Mrs. Paugh has been active in the Eastern North Carolina Chapter of the Alzheimer's Association and served as chairman of its annual Memory Walk in Goldsboro. Last year, the fund-raising event was expanded to become the Neuse Regional Walk, with people from Lenoir, Greene, Duplin and Johnston counties also participating.
The fourth annual Memory Walk will be Oct. 15 at Herman Park. The event will include entertainment, food and beverages and clowns and face-painting. Two routes will be available for walkers, one a mile long and the other three miles long.
Mrs. Paugh said organizers are already enlisting teams to participate.
"Teams can be from churches, businesses, families, nursing homes, assisted living facilities, health care organizations, senior organizations, and students," she said. "We have had neighbors, groups that walk in neighborhoods."
The event is a way for anyone who has a friend or loved one suffering from Alzheimer's to take a step toward conquering the disease, Mrs. Paugh said. Last year, more than 400 walkers participated, raising more than $75,000. Most of the money brought in remains in the local community, although donors can designate that it go toward research.

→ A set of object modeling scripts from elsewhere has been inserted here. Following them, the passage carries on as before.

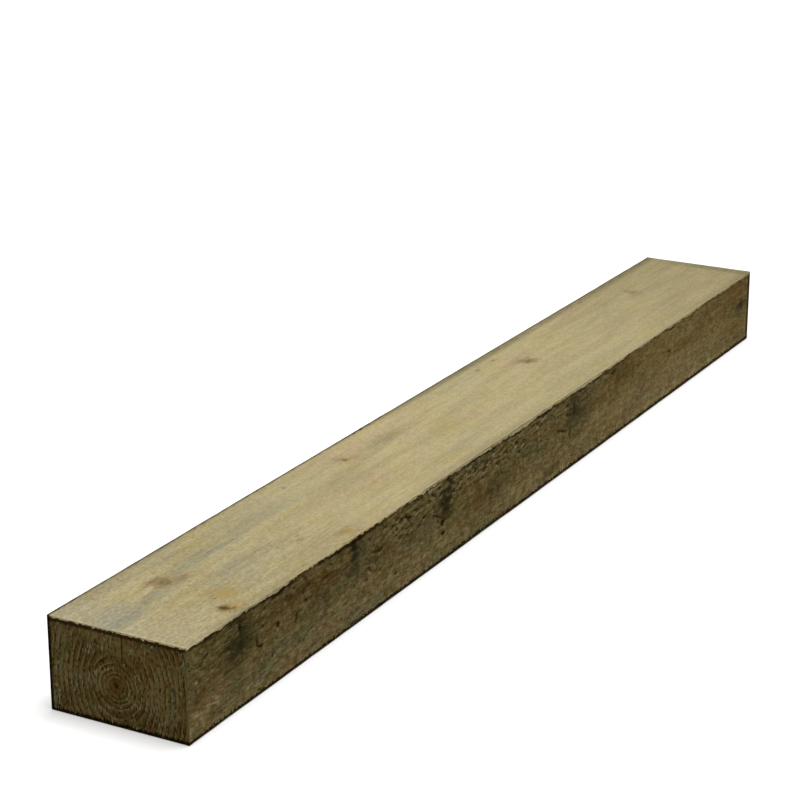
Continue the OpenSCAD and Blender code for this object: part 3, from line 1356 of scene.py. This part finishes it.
def ring_colours(wood):
    """The soaked wood of an end with its rings and its pith."""
    place, up = wood["Place"], wood["Up"]
    from_middle = wood["Across"].size()
    clouds = noise(place, (UNCHANGED, 12.0, 12.0), seed=17)
    wood["Blotches"] = noise(place, (UNCHANGED, 7.0, 7.0), seed=18, detail=3.0)
    # Painted shade in part: the end is painted darker than the top, partly for the preservative and partly
    # because it turns away from the lamp overhead.
    colour = cover(paint(137, 119, 70), paint(129, 101, 56), ramp(clouds, 0.38, 0.62) * 0.9)
    greened = ramp(wood["Blotches"], 0.48, 0.66) * ramp(from_middle, 8.0, 26.0, 0.2, 0.8)
    colour = cover(colour, paint(116, 117, 80), greened)
    soaking = noise(place, (UNCHANGED, 16.0, 16.0), seed=29, detail=1.0)
    colour = stain(colour, shade(ramp(soaking, 0.35, 0.65, 0.79, 1.18)))
    above_pith = ramp(up - from_middle * 0.6, 26.0, 32.0, 1.0, 0.35)
    clearness = ramp(noise(place, (UNCHANGED, 8.0, 8.0), seed=23), 0.36, 0.58, 0.15, 0.75) * above_pith
    colour = cover(colour, paint(76, 58, 28), wood["Late"] * clearness)
    colour = cover(colour, paint(178, 160, 108), wood["Early"] * clearness * 0.7)
    colour = stain(colour, paint(240, 226, 204), ramp(wood["Radius"], 5.0, 2.0))
    return stain(colour, paint(150, 120, 90), ramp(wood["Radius"], 1.3, 0.6))


print("The rings of the ends are ready")

# %% [markdown]
# The cross-cut saw has left upright hatching of bruised fibres, and pale flecks of lifted ones, over all of
# it. A drying check starts at the top edge and dies out above the pith.

# %% Cross cut and check
def cross_cut(wood, colour):
    """Lays the marks of the cross-cut saw and the drying check over a colour."""
    place, across, up = wood["Place"], wood["Across"], wood["Up"]
    travel = {"Travel": up, "Drift": across, "Pitch": 1.1}
    wood["Lines"] = use_group(place.tree, saw_marks, travel)["Lines"]
    wood["Hatch"] = noise(place, (UNCHANGED, 0.8, 2.2), seed=19, detail=2.0)
    colour = stain(colour, paint(172, 154, 110), ramp(wood["Hatch"], 0.5, 0.34))
    wood["Dashes"] = noise(place, (UNCHANGED, 0.9, 2.4), seed=24, detail=1.0)
    flecks = ramp(wood["Dashes"] + (wood["Blotches"] - 0.5) * 0.8, 0.65, 0.76)
    colour = cover(colour, paint(192, 176, 130), flecks * 0.65)
    check_wander = (noise(place, (UNCHANGED, 200.0, 5.0), seed=20) - 0.5) * 2.0
    from_check = (across + 2.8 + check_wander).size()
    check_reach = ramp(up, timber_thick - 18.0, timber_thick - 9.0)
    wood["Check"] = ramp(from_check, 0.32, 0.12) * check_reach
    return cover(colour, paint(34, 24, 14), wood["Check"] * 0.8)


print("The cross cut is ready")

# %% [markdown]
# Along its top edge the end has a dark bruise, and over that a ragged rim where the pale fibres of the top
# spill over, painted far paler than the top as a painted highlight along the edge. The back edge is dark, the
# front edge is rubbed pale, and along the foot a dark line is painted contact shadow.

# %% Edges of the end
def edges_of_the_end(wood, colour):
    """Lays the bruised and rubbed edges, a painted highlight along the top rim and a painted contact shadow
    along the foot, over a colour.
    """
    across, hatch = wood["Across"], wood["Hatch"]
    ragged = noise(wood["Place"], (UNCHANGED, 2.2, 0.9), seed=30, detail=1.0)
    from_top = wood["From Top"] + (ragged - 0.5) * 2.6
    colour = cover(colour, paint(62, 44, 18), ramp(from_top, 3.2, 2.4) * 0.9)
    # Painted highlight: the rim under the top edge, where the top's fibres spill over, is painted near white,
    # far paler than the top itself, so that it looks lit.
    colour = cover(colour, paint(252, 232, 178), ramp(from_top, 1.1, 0.6))
    back_edge = ramp(wood["From Side"] + (hatch - 0.5) * 1.2, 2.2, 1.1) * ramp(across, 0.0, 10.0, 0.0, 1.0)
    colour = stain(colour, paint(90, 74, 56), back_edge)
    front_edge = ramp(across + (hatch - 0.5) * 2.0, 1.6 - half_wide, 0.6 - half_wide)
    colour = cover(colour, paint(150, 134, 90), front_edge * 0.5)
    # Painted shadow: a dark line along the foot of the end, where it lies on the floor.
    painted_contact_shadow = ramp(wood["Up"] + (wood["Dashes"] - 0.5) * 4.0, 2.1, 1.5)
    return stain(colour, paint(104, 94, 74), painted_contact_shadow)


print("The edges of the ends are ready")

# %% [markdown]
# The two ends share one material. Its rings ignore the branches, because the cuts miss the knots.

# %% Cut end
def make_cut_end():
    """The finish of the two cross-cut ends."""
    material, wood = start_finish("cut_end", branched=False)
    colour = ring_colours(wood)
    for layer in (cross_cut, edges_of_the_end):
        colour = layer(wood, colour)
    height = wood["Lines"] * 0.12 + wood["Hatch"] * 0.2 - wood["Check"] * 0.8
    complete_finish(material, colour, ramp(wood["Blotches"], 0.3, 0.7, 0.78, 0.94), height)
    return material


cut_end = make_cut_end()

# %% [markdown]
# ## The timber
#
# Now the skin tree gets its two finishes and its sizes, and runs. The rows are counted so that the skin stays
# under 200,000 triangles: three to round each arris, and elsewhere about one every 0.8 mm round the
# section, which is as fine as the torn fibres need. Along the grain everything is drawn out, so rows there
# lie further apart.
#
# The section starts with crisp arrises. The hollows then wear them unevenly, which looks more like handled
# timber than the even rounding of the solid it stands for.

# %% Make the timber
crisp_arris = 0.0004
timber = grow("joist_timber", build_skin(sawn_face, cut_end), {
    "Length": length,
    "Width": width,
    "Thickness": thickness,
    "Arris Radius": crisp_arris,
    "Rows Along": 260,
    "Rows Across": 101,
    "Rows Up": 65,
})
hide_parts("joist")
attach(timber, "root")

# %% [markdown]
# ## Floor and light
#
# A pale floor and one wide, soft lamp overhead give the plain look of a studio. The floor is white to the
# camera and greyer to light that bounces off it, so that the sides of the timber stay darker than the top.
# It keeps the soft shadow, and lies a hair under the timber, so that the two surfaces never meet.

# %% A floor that looks white
WHITE = (1.0, 1.0, 1.0, 1.0)
NEARLY_WHITE = (0.92, 0.92, 0.92, 1.0)
MID_GREY = (0.3, 0.3, 0.3, 1.0)


def seen_directly(tree):
    """1 for the camera, in reflections and through glass, and 0 for the light that falls on things."""
    rays = tree.nodes.new("ShaderNodeLightPath").outputs
    seen = highest(Field(rays["Is Camera Ray"]), Field(rays["Is Glossy Ray"]))
    return highest(seen, Field(rays["Is Transmission Ray"]))


def make_pale_floor():
    """White to the camera and in reflections, grey to other light. Far off it is white without a lamp."""
    material = bpy.data.materials.new("pale_floor")
    material.use_nodes = True
    tree = material.node_tree
    seen = seen_directly(tree)
    principled = tree.nodes["Principled BSDF"]
    principled.inputs["Roughness"].default_value = 1.0
    principled.inputs["Specular IOR Level"].default_value = 0.0
    feed(principled.inputs["Base Color"], cover(MID_GREY, NEARLY_WHITE, seen))
    principled.inputs["Emission Color"].default_value = WHITE
    from_middle = Field(tree.nodes.new("ShaderNodeTexCoord").outputs["Object"]).size()
    feed(principled.inputs["Emission Strength"], seen * ramp(from_middle, 0.8, 3.0, 0.3, 1.0))
    return material


pale_floor = make_pale_floor()
print("Material", pale_floor.name, "has", len(pale_floor.node_tree.nodes), "nodes")

# %% [markdown]
# The floor is one square.

# %% Floor
floor_size = 12.0
floor_gap = 0.0002
floor_mesh = bpy.data.meshes.new("floor")
corners = [(x * floor_size / 2, y * floor_size / 2) for x, y in ((-1, -1), (1, -1), (1, 1), (-1, 1))]
floor_mesh.from_pydata([(x, y, low.z - floor_gap) for x, y in corners], [], [(0, 1, 2, 3)])
floor_mesh.materials.append(pale_floor)
floor = bpy.data.objects.new("floor", floor_mesh)
bpy.context.collection.objects.link(floor)
print("The floor is", floor_size, "m wide")

# %% [markdown]
# The lamp hangs a little to the front. The world around is white to the camera too, and adds only a weak
# light from all sides, which keeps the shaded faces from going black.

# %% Light
FILL_LIGHT = 0.25


def add_softbox(name, place, target, size, power):
    """A square area lamp that faces the target."""
    lamp = bpy.data.lights.new(name, "AREA")
    lamp.shape = "SQUARE"
    lamp.size = size
    lamp.energy = power
    softbox = bpy.data.objects.new(name, lamp)
    softbox.location = place
    softbox.rotation_euler = (Vector(target) - Vector(place)).to_track_quat("-Z", "Y").to_euler()
    softbox.visible_camera = False
    bpy.context.collection.objects.link(softbox)


add_softbox("overhead", (0.0, -0.3, 3.0), target=(low + high) / 2, size=1.5, power=72.0)

world = bpy.data.worlds.new("studio")
bpy.context.scene.world = world
world.use_nodes = True
background = world.node_tree.nodes["Background"]
background.inputs["Color"].default_value = WHITE
feed(background.inputs["Strength"], seen_directly(world.node_tree) * (1.0 - FILL_LIGHT) + FILL_LIGHT)
bpy.context.scene.view_settings.view_transform = "Standard"
print("The studio is lit")
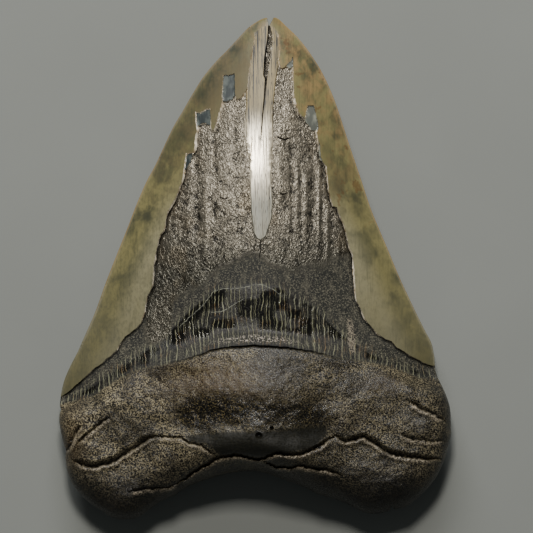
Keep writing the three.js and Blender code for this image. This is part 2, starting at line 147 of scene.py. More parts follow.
VEINS: tuple[Points, ...] = (
    ((-20.3, -15.9), (-18.5, -14.1), (-16, -11.8), (-13.6, -9.6), (-11.3, -6.4), (-8.6, -5.5),
     (-5, -5.5), (-2.3, -5.1), (-0.9, -4.6), (1.8, -4.4), (4, -5.3), (5.8, -6.4), (7.6, -7.8)),
    ((-12.2, -11.8), (-9, -11.8), (-6.8, -10.5), (-4.6, -9.1), (-2.9, -8.1)),
)
MINERAL: Points = (
    (24.8, -13.5), (26.1, -14.1), (26.9, -18.1), (26.7, -22.7), (25.6, -23), (24.8, -19.5),
)
PORED: Points = (
    (-18, -34), (-10, -32.6), (-4, -33.6), (3, -34.8), (10, -35.4), (17, -35), (20.5, -37),
    (21.5, -41), (18, -43.4), (12, -43.8), (6.5, -42.4), (2, -42.8), (-3, -43.2), (-9, -43.6),
    (-15, -44.2), (-20, -43.6), (-22.5, -40.5), (-20.5, -36),
)
NECK_SHEET: Points = (
    (-19, -45.2), (-15, -44.4), (-8, -43.7), (-3, -43.5), (2, -43.7), (9, -43), (19, -42.2),
    (19.4, -44.6), (17, -47.3), (13.4, -48.9), (9.4, -49.4), (4, -49.8), (0, -50.8),
    (-4, -50.2), (-9, -50.2), (-11, -49), (-13.5, -47.2), (-17.6, -46.6),
)
FRONT_PROFILE: Points = (
    (-70, 22), (-56, 24.5), (-48, 26.2), (-42, 26.5), (-34, 26), (-26, 24.3), (-22, 22.6),
    (-18, 21.1), (-10, 20.3), (0, 19.5), (15, 17), (30, 13.8), (45, 10), (57, 6.6), (64, 4.5),
    (70, 3.4),
)
BACK_PROFILE: Points = (
    (-70, 4), (-58, 2.4), (-48, 1.9), (-30, 1.6), (0, 1.2), (20, 0.8), (36, 0.6), (50, 0.7),
    (60, 1.2), (70, 2.2),
)
RIM_PROFILE: Points = (
    (-70, 9.4), (-45, 9.5), (-35, 9), (-20, 7.6), (0, 5.6), (35, 4), (60, 3.2), (70, 3),
)
BACK_ROOT_LINE: Points = (
    (-51, -36), (-40, -30.5), (-28, -25), (-14, -20), (-4, -17.5), (4, -17.5), (14, -20),
    (28, -24.5), (40, -29.5), (50, -33.5),
)
SPLIT_LEFT: Points = (
    (1.4, 34.3), (1.8, 41), (2.3, 45.9), (2.6, 50.9), (2.1, 51.8), (2.3, 55.1), (2.6, 58.3),
    (3.1, 61), (3.3, 63.2), (3.5, 65.4),
)
SPLIT_RIGHT: Points = (
    (1.7, 34.3), (2.2, 41), (2.7, 45.9), (3.3, 50.9), (3.9, 54.5), (4.4, 58.3), (4.8, 61),
    (4.6, 63.2), (3.9, 65.4),
)
LEFT_WALL: Points = (
    (-36, 0.2), (-21, 0.2), (-9, 0.22), (-2, 0.3), (5, 0.28), (12, 0.26), (18, 0.36), (24, 0.5),
    (31, 0.5), (38, 0.42), (48, 0.45), (62, 0.35),
)
RIGHT_WALL: Points = (
    (-27, 0.2), (-19, 0.22), (-9, 0.24), (0, 0.32), (8, 0.28), (15, 0.3), (20, 0.45), (28, 0.42),
    (36, 0.36), (44, 0.38), (60, 0.35),
)
FLUTES: tuple[tuple[float, float, float, float, float], ...] = (
    (-19.6, 1.5, 0.25, 4, 27), (-15.8, 1.1, 0.5, 8, 36), (-13.3, 0.75, -0.4, 1, 27),
    (-11, 0.7, 0.42, 12, 37), (-7.8, 1.2, -0.2, 16, 44), (-5.5, 0.9, 0.2, 28, 44),
    (-3.6, 0.9, -0.22, 20, 36), (6.8, 1.3, -0.3, 16, 38), (9.9, 0.5, 0.45, 8, 35),
    (11.2, 0.55, -0.35, 9, 31), (12.3, 0.4, 0.35, 8, 30), (13.5, 0.65, -0.4, 8, 26),
    (15.4, 0.85, 0.5, 4, 33), (16.95, 0.4, -0.4, 6, 28), (18.1, 0.5, 0.42, 4, 28),
    (19.4, 0.45, -0.4, -1, 17), (20.8, 0.6, 0.38, -3, 15), (22.6, 0.5, -0.25, -4, 9),
)
REST_SPOTS = ((-31, -51, 9, 3), (31, -51, 9, 3), (2.5, 36, 9, 1.2))


class CrackKind(Enum):
    """How a crack's two sides lie."""

    SLIT = "slit"
    FOLD = "fold"


@dataclass(frozen=True)
class Crack:
    """A crack as a line with the reach and depth of its groove, in millimetres.

    A slit is even on both sides. A fold slopes in gently from the crown's side and ends at a steep
    lower lip.
    """

    kind: CrackKind
    reach: float
    depth: float
    line: Points


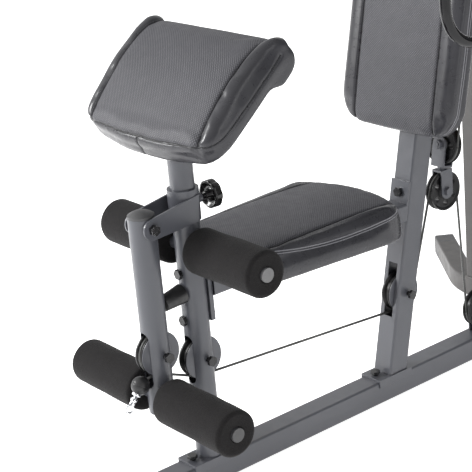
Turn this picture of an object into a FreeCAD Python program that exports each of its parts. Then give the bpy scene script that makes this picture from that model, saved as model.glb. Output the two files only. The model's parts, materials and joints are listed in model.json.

Teams not only raise money for the cause but compete against one another for awards, she said.
The chapter provides educational programs, a lending library, and access to other resources, she said. Regional conferences have also been held in the spring, with physicians and guest speakers on hand and a variety of information provided free to families and healthcare workers who attend.
Education about the disease is important, Mrs. Paugh said. A Wayne County Alzheimer's support group meets monthly.
"Sometimes it's not just the prevention, it's answering, 'How do I deal with my neighbor who has dementia or help a person at my church?'" she said. "Friends don't know how to communicate with them."